Hoelang is het besmettelijk; De incubatietijd van de ziekte van pfeiffer is bij kinderen in de basisschoolleeftijd ongeveer vier tot tien dagen. Bij jongvolwassenen is die vier tot zeven weken. De ziekte is al tijdens de incubatietijd besmettelijk en blijft tot soms achttien maanden na de ziekte besmettelijk. Sommige mensen zijn daarna nog gedurende bepaalde periodes besmettelijk, ze merken daar zelf verder niks van. Deze besmettelijkheid is verder niet gevaarlijk voor de mensen om je heen omdat de meeste mensen het virus al hebben doorgemaakt en dus antistoffen hebben. Of sterk genoeg zijn om het virus te overwinnen.
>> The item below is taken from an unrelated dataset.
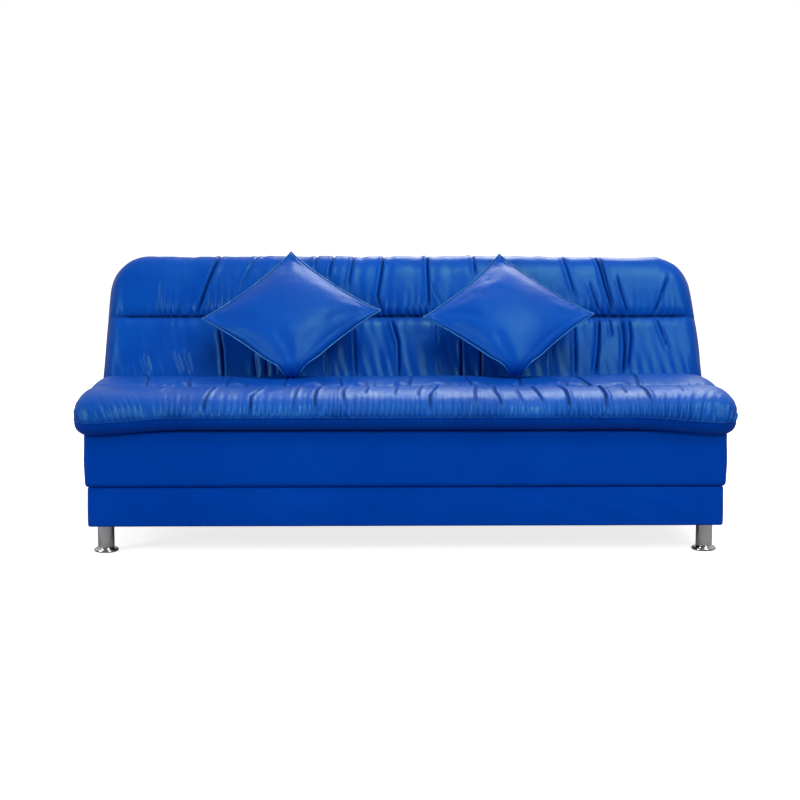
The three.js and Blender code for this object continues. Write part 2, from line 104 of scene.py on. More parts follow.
class Shader:
    """A Principled material, with short ways to add nodes to it."""

    def __init__(self, name, **settings):
        self.material = bpy.data.materials.new(name)
        self.material.use_nodes = True
        self.tree = self.material.node_tree
        self.surface = self.tree.nodes["Principled BSDF"]
        self.coords = self.tree.nodes.new("ShaderNodeTexCoord").outputs["Object"]
        for key, value in settings.items():
            self.surface.inputs[key.replace("_", " ")].default_value = value

    def add(self, kind, inputs, **settings):
        return add_node(self.tree, kind, inputs, **settings)

    def noise(self, scale, detail=3, stretch=(1, 1, 1)):
        place = self.add("Mapping", {"Vector": self.coords, "Scale": stretch})
        inputs = {"Vector": place.outputs[0], "Scale": scale, "Detail": detail}
        return self.add("TexNoise", inputs).outputs[0]

    def between(self, value, low, high):
        """value, about 0.3 to 0.7, spread over low to high."""
        inputs = {"Value": value, "From Min": 0.3, "From Max": 0.7, "To Min": low, "To Max": high}
        return self.add("MapRange", inputs).outputs[0]

    def mix(self, factor, one, other):
        inputs = {0: factor}
        for key, value in ((6, one), (7, other)):
            inputs[key] = value if isinstance(value, bpy.types.NodeSocket) else (*value, 1)
        return self.add("Mix", inputs, data_type="RGBA").outputs[2]

    def bump(self, height, depth, strength, under=None):
        inputs = {"Height": height, "Distance": depth, "Strength": strength}
        if under:
            inputs["Normal"] = under
        return self.add("Bump", inputs).outputs[0]

    def finish(self, colour, roughness=None, normal=None):
        for key, value in (("Base Color", colour), ("Roughness", roughness), ("Normal", normal)):
            if value:
                self.tree.links.new(value, self.surface.inputs[key])
        return self.material


def leather(name, deep, bright, roughness, specular, tint, coat=0.0, folds=True):
    """Coated faux leather: a fine pebble grain, faint clouds of tone and uneven gloss.

    The shade attribute of a skin is how deep a point lies in a crease or under a seam: there the
    colour is painted darker, as shade, and its gloss is gone. With folds, the leather paints this shade.
    """
    s = Shader(
        name, Specular_IOR_Level=specular, Specular_Tint=(*tint, 1),
        Coat_Weight=coat, Coat_Roughness=0.14, Coat_Tint=(*tint, 1),
    )
    colour = s.mix(s.between(s.noise(4.5, 4), 0, 1), deep, bright)
    gloss = s.between(s.noise(16, 4), roughness - 0.05, roughness + 0.07)
    if folds:
        painted_shade = s.add("Attribute", {}, attribute_name="painted_shade").outputs["Fac"]
        # painted shade: creases and seams darken towards this deep navy
        colour = s.mix(painted_shade, colour, (0.0, 0.006, 0.075))
        gloss = s.add("MapRange", {"Value": painted_shade, "To Min": gloss, "To Max": 0.75}).outputs[0]
    uneven = s.bump(s.noise(12, 2, (1, 1, 0.7)), 0.0120, 0.32)
    creased = s.bump(s.noise(38, 3, (1, 1, 0.45)), 0.0020, 0.45, uneven)
    cells = s.add(
        "TexVoronoi", {"Vector": s.coords, "Scale": 620}, feature="DISTANCE_TO_EDGE"
    ).outputs["Distance"]
    grain = s.bump(cells, 0.0006, 0.22, creased)
    return s.finish(colour, gloss, grain)


def chrome(name, metallic):
    s = Shader(name, Metallic=metallic)
    colour = s.mix(s.between(s.noise(30), 0, 1), (0.80, 0.81, 0.82), (0.88, 0.88, 0.89))
    gloss = s.between(s.noise(90, 5), 0.08, 0.17)
    return s.finish(colour, gloss, s.bump(s.noise(400, 2), 0.0001, 0.15))


def steel():
    s = Shader("steel", Metallic=1.0)
    colour = s.mix(s.between(s.noise(60, 5), 0, 1), (0.20, 0.21, 0.22), (0.34, 0.35, 0.36))
    gloss = s.between(s.noise(140, 4, (1, 1, 0.2)), 0.3, 0.48)
    return s.finish(colour, gloss, s.bump(s.noise(500, 2), 0.0002, 0.2))


def wood(name, pale, dark, stretch, roughness):
    """Sawn wood whose grain lies along the axis that stretch shortens."""
    s = Shader(name)
    grain = s.noise(9, 8, stretch)
    fibre = s.noise(60, 6, stretch)
    tone = s.mix(s.between(grain, 0, 1), pale, dark)
    colour = s.mix(s.between(fibre, 0, 0.4), tone, dark)
    gloss = s.between(fibre, roughness - 0.06, roughness + 0.08)
    return s.finish(colour, gloss, s.bump(fibre, 0.0006, 0.4))


def cloth(name, colour_a, colour_b, scale):
    """A plain weave: two crossed waves raise its threads."""
    s = Shader(name, Specular_IOR_Level=0.2, Sheen_Weight=0.3)
    waves = []
    for axis in "XY":
        inputs = {"Vector": s.coords, "Scale": scale, "Distortion": 0.4}
        waves.append(s.add("TexWave", inputs, bands_direction=axis).outputs["Fac"])
    weave = s.add("Math", {0: waves[0], 1: waves[1]}, operation="MULTIPLY").outputs[0]
    colour = s.mix(weave, colour_a, colour_b)
    return s.finish(colour, s.between(s.noise(40), 0.8, 0.95), s.bump(weave, 0.0005, 0.6))


def rubber():
    """A speckled tone over a slightly pitted surface."""
    s = Shader("rubber")
    pits = s.noise(260, 6)
    colour = s.mix(s.between(pits, 0, 1), (0.012, 0.012, 0.013), (0.022, 0.022, 0.024))
    return s.finish(colour, s.between(pits, 0.6, 0.85), s.bump(pits, 0.0003, 0.5))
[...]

Andere mensen lopen dus niet zo heel snel de kans om besmet te worden

Wat te doen als iemand in je omgeving het heeft;
De ziekte van pfeiffer is een besmettelijke ziekte. Het virus zit in de speekselklieren en de besmetting vindt plaats via speekseldruppeltjes. Dit kan door bijvoorbeeld hoesten of niesen, door uit een vuil glas te drinken, met besmet speelgoed te spelen maar vooral via zoenen. Dus wat je kan doen is niet hetzelfde glas, dezelfde beker, hetzelfde bestek of hetzelfde speelgoed te gebruiken, tenzij je die goed hebt schoongemaakt. Een zakdoek of stukje keukenrol voor je mond en neus houden bij hoesten of niezen. Vaak je handen wassen.

----------